**Task brief**.
Pull out the lines from the line containing "right-handed frame, and" through the line containing "Break this object", both lines included, and copy them exactly.

**Given data**.

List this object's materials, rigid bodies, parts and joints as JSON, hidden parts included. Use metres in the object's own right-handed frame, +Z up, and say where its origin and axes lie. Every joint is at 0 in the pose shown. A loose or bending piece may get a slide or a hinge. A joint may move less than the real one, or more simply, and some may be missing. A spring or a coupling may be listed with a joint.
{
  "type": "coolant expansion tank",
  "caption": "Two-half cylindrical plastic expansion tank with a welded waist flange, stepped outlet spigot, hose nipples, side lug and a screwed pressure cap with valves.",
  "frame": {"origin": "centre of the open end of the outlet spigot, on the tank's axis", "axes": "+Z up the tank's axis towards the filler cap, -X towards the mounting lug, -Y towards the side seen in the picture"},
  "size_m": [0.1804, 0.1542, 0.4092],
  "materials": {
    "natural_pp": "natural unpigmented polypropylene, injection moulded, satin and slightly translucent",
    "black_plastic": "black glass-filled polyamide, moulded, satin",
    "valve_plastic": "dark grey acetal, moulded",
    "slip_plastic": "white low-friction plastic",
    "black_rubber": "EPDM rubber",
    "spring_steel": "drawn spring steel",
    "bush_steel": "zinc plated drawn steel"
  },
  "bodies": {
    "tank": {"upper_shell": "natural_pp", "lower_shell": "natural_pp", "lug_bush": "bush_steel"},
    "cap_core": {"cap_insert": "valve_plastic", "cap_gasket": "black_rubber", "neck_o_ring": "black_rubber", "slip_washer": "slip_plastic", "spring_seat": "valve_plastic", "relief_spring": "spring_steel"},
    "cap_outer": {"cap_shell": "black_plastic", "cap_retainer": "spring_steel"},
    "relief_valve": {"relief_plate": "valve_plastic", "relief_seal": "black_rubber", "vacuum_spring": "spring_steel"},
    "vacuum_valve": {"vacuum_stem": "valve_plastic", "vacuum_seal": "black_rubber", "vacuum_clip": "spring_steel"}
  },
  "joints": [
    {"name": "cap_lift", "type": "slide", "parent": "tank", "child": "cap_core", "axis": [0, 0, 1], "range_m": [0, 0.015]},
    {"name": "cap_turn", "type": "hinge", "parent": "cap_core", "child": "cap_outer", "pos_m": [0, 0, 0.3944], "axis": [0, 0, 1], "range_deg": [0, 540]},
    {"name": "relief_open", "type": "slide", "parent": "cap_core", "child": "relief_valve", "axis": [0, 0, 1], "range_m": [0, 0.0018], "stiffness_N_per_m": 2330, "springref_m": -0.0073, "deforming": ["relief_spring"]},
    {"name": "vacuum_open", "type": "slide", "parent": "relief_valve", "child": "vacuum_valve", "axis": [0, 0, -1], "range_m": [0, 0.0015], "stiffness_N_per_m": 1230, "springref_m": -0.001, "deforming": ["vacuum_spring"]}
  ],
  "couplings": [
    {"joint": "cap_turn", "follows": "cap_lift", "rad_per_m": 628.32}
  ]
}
--
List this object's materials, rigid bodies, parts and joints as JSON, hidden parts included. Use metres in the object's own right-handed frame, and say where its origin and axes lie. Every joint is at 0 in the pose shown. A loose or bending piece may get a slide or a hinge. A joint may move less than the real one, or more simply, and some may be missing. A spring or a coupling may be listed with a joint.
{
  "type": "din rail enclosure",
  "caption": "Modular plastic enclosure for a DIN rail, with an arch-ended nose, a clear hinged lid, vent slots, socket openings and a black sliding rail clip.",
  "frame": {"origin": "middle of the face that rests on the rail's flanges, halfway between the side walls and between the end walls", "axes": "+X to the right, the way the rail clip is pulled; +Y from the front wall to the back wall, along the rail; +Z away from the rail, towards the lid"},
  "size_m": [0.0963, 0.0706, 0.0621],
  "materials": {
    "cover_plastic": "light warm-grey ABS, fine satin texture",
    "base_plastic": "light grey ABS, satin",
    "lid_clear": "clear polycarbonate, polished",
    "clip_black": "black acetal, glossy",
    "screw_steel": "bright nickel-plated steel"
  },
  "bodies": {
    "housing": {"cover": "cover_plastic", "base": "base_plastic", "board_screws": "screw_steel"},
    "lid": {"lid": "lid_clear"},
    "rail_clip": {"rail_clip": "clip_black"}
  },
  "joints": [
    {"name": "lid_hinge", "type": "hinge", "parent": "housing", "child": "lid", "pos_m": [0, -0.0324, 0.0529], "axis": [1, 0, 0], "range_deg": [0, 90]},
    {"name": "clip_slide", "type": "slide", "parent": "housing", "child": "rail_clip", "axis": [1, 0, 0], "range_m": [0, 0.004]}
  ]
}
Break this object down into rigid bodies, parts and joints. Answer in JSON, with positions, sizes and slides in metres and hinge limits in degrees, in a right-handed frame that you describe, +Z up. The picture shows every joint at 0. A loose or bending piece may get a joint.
...
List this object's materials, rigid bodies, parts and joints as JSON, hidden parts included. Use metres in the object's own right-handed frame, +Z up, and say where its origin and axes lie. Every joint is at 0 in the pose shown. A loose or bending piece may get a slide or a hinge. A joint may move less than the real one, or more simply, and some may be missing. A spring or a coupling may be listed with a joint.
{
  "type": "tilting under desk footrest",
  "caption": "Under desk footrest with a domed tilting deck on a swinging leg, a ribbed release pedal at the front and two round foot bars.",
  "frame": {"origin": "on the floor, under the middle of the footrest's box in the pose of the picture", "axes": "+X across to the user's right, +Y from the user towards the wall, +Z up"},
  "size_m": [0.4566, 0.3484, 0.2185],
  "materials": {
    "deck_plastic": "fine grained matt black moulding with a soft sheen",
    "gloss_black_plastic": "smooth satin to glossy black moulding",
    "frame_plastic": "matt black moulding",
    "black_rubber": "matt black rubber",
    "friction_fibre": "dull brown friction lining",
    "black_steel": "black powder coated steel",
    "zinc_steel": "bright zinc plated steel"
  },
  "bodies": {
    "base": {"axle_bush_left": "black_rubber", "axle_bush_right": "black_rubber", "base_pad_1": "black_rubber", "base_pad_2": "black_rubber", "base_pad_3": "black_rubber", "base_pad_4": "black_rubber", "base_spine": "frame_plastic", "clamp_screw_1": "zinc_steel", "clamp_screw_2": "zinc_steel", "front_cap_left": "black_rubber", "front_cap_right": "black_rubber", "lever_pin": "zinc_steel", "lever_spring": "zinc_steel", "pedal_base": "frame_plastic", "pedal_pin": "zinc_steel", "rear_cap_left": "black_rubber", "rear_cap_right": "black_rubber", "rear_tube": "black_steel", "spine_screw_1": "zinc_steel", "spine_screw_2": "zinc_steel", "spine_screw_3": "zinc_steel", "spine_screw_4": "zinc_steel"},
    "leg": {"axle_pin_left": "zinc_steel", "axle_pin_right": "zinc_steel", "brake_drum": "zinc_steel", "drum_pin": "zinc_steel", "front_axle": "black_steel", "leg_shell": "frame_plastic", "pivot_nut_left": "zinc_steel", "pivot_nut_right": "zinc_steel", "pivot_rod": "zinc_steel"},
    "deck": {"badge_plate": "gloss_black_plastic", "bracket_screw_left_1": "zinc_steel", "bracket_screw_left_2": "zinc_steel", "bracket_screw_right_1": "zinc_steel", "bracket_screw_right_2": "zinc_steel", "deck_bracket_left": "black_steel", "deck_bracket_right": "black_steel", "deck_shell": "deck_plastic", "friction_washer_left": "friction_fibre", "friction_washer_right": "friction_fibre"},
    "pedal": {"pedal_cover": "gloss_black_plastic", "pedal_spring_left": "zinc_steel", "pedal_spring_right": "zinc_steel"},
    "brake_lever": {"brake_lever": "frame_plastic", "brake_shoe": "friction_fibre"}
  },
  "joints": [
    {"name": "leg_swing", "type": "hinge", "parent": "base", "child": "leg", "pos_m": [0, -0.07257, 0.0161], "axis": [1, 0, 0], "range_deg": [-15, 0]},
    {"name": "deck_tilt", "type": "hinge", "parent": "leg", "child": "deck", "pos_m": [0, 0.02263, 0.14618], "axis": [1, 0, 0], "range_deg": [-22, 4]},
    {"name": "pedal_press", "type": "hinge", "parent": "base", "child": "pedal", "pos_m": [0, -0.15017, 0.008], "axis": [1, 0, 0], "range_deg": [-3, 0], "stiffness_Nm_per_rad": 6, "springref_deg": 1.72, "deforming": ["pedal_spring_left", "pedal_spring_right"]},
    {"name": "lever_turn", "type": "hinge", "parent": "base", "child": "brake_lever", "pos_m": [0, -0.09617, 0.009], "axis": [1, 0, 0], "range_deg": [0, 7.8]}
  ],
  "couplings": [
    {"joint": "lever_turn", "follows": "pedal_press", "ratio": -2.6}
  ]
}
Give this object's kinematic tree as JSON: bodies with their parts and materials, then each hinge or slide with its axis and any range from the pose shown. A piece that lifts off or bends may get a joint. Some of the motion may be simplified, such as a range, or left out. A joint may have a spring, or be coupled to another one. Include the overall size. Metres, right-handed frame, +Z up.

**Answer to this problem**.
List this object's materials, rigid bodies, parts and joints as JSON, hidden parts included. Use metres in the object's own right-handed frame, and say where its origin and axes lie. Every joint is at 0 in the pose shown. A loose or bending piece may get a slide or a hinge. A joint may move less than the real one, or more simply, and some may be missing. A spring or a coupling may be listed with a joint.
{
  "type": "din rail enclosure",
  "caption": "Modular plastic enclosure for a DIN rail, with an arch-ended nose, a clear hinged lid, vent slots, socket openings and a black sliding rail clip.",
  "frame": {"origin": "middle of the face that rests on the rail's flanges, halfway between the side walls and between the end walls", "axes": "+X to the right, the way the rail clip is pulled; +Y from the front wall to the back wall, along the rail; +Z away from the rail, towards the lid"},
  "size_m": [0.0963, 0.0706, 0.0621],
  "materials": {
    "cover_plastic": "light warm-grey ABS, fine satin texture",
    "base_plastic": "light grey ABS, satin",
    "lid_clear": "clear polycarbonate, polished",
    "clip_black": "black acetal, glossy",
    "screw_steel": "bright nickel-plated steel"
  },
  "bodies": {
    "housing": {"cover": "cover_plastic", "base": "base_plastic", "board_screws": "screw_steel"},
    "lid": {"lid": "lid_clear"},
    "rail_clip": {"rail_clip": "clip_black"}
  },
  "joints": [
    {"name": "lid_hinge", "type": "hinge", "parent": "housing", "child": "lid", "pos_m": [0, -0.0324, 0.0529], "axis": [1, 0, 0], "range_deg": [0, 90]},
    {"name": "clip_slide", "type": "slide", "parent": "housing", "child": "rail_clip", "axis": [1, 0, 0], "range_m": [0, 0.004]}
  ]
}
Break this object down into rigid bodies, parts and joints. Answer in JSON, with positions, sizes and slides in metres and hinge limits in degrees, in a right-handed frame that you describe, +Z up. The picture shows every joint at 0. A loose or bending piece may get a joint.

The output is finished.